Others see the president in the mold of Xerxes, an all-powerful leader who is determined to avenge his father and wipe out a small band of warriors. One commentator on the liberal blog Alternet wrote on the Persian king's motives: "Because he thought he was a god and therefore was taking what was rightfully his -- everything in the world. Who does that sound like? Think oil."

And the Spartans? They "were more like any handful of 'enemy combatants' whom refuse to give in 'till the death," the commentator wrote. "Suicidal you might say," wrote another commentator.

The movie's portrayal of the Persian forces has helped fuel some of these arguments. Xerxes is portrayed as a towering giant covered in facial piercings and makeup. And the rest of the Persians? They're lesbians, disfigured people, disfigured lesbians, gay men, elephants and rhinos, according to Dana Stevens, whose review in Slate quickly made the rounds of the blogosphere.

Stevens condemned the movie, comparing it with Nazi-era propaganda films and calling it "a textbook example of how race-baiting fantasy and nationalist myth can serve as an incitement to total war."

Even Iranian president Mahmoud Ahmadinejad's government was offended. "Such a fabrication of culture and insult to people is not acceptable by any nation or government and we consider this attitude as hostile," said Iranian government spokesman Gholam Hossein Elham during his weekly press briefing in Tehran earlier this week.

So, is that what the filmmakers intended -- to make a parable about current events? After all, Frank Miller, whose graphic novel inspired the movie, has been outspoken about his belief that we're in the middle of a clash of civilizations. "It seems to me quite obvious that our country and the entire Western world is up against an existential foe that knows exactly what it wants," he said during an interview with National Public Radio in January.

Director Zack Snyder, whose oeuvre includes "Dawn of the Dead," claims that politics was the farthest thing from his mind, although he welcomes the analysis. When a reporter asked him about whether Leonidas was an insurgent or Bush, Snyder replied, "Look, if the movie can make that debate real, make people talk about it, great. That's more than I could ever hope."

Dr.

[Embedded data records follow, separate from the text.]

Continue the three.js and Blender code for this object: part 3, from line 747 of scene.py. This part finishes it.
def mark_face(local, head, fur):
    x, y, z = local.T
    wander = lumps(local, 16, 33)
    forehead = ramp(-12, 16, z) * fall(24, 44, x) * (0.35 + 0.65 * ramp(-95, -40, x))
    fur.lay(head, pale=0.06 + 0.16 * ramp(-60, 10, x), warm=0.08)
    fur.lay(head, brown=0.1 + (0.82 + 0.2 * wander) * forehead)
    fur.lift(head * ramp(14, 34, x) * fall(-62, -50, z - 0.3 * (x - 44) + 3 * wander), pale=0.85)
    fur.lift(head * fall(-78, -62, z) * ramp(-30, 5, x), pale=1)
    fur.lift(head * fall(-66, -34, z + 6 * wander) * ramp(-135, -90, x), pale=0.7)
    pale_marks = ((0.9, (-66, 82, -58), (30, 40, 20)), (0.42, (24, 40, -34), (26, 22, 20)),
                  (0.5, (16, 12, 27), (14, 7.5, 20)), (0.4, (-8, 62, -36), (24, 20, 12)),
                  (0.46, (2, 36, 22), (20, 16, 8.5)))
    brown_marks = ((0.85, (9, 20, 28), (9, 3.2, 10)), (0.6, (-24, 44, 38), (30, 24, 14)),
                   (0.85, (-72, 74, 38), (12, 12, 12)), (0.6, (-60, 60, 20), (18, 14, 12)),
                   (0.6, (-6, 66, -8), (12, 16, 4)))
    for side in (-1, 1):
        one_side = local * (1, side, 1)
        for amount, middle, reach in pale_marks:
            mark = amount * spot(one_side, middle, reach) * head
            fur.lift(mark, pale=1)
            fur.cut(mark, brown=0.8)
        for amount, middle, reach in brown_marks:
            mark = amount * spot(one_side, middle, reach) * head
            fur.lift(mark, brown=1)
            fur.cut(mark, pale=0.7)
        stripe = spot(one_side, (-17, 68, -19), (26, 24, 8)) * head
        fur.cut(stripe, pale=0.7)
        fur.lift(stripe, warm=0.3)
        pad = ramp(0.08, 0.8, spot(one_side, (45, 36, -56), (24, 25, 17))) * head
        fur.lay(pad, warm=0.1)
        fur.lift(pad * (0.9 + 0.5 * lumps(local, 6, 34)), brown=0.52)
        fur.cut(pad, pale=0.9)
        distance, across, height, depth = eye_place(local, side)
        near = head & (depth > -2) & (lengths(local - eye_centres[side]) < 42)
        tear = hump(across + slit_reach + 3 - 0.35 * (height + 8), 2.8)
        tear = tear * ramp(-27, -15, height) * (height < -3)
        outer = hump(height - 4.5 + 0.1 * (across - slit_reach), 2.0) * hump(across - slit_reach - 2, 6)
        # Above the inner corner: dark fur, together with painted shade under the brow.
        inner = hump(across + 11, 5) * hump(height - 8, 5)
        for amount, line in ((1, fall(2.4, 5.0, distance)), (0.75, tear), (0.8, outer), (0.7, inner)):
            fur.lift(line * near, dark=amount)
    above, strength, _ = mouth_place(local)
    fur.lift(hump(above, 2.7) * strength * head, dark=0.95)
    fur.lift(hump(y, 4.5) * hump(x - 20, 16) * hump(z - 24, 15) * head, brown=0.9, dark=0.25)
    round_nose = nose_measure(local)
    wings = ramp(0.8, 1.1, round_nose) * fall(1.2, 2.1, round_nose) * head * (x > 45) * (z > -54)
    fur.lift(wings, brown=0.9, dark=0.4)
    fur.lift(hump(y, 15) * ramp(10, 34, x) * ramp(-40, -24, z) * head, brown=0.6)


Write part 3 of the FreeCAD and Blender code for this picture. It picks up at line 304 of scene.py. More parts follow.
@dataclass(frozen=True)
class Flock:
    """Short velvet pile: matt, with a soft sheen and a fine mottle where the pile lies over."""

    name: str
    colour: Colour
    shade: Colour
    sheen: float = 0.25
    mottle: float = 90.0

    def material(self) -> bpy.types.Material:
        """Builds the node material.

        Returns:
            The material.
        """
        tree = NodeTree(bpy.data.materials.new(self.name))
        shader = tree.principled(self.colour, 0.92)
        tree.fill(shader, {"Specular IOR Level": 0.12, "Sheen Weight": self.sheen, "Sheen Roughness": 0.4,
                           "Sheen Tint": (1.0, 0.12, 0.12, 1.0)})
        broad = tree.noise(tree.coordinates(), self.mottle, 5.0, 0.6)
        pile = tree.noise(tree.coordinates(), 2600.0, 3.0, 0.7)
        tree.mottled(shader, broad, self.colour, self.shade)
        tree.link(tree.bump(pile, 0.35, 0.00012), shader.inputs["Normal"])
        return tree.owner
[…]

Victor Davis Hanson, a scholar at the Hoover Institute who advised the filmmaker, says that the issue never came up when Snyder came out to visit him on his farm to show him a rough cut last fall. "Not a single occasion did they ever mention their politics and to this day I don't know what their politics were," he told ABCNEWS.com.

Hanson dismisses either analogy as applying to Bush. "Whatever take you have on it, there are too many incongruities to make either one believable -- America is the bigger power, like Persia, but it's also a Western power, like Greece."

Classics scholars say that the story is a classic myth open to interpretation, but they agree that it's too difficult to draw clear parallels to current events.

David George, a professor at St. Anselm's College, recognizes that the battle is "a signature event in the West's consciousness of itself," one that was cast by the Greeks, the Romans and the Byzantines as civilization's triumph over the barbarians. "While the names change and the religions change and the cultures change, there is this notion of Asia as the Eastern threat."

But George contends that casting Bush as Leonidas is quite ironic since Persia was arguably the more civilized society. "It was the Persians who returned the Jews from Babylonian captivity. Zoroastrianism [the Persian religion] is a very open and inclusive religion," he said. "In comparison, the Greeks were incredibly parochial. Sparta was a fascist state."

Those ironies were clear to O'Neill, who's worked at an archaeological site in Greece near Thermophylae. But he also understands how easy it is to draw comparisons to modern politics. "The threat coming from the East, the proto-jihadists coming from the Middle East, you could make a case for that," he said.

When he saw the film recently, O'Neill joked with a friend, "Does the bad guy in the background who's trying to profit off the war represent Cheney?"

Then again, most scholars agree that the movie's $74 million box office gross over the weekend had less to do with politics and more to do with audiences' appetite for blood and guts, lots of fighting and more eye candy than a soft porn movie.

When George discussed the film with his students, he said, "Men looked at it and said they saw [naked breasts] and violence, and girls saw pecs and violence. Love and death."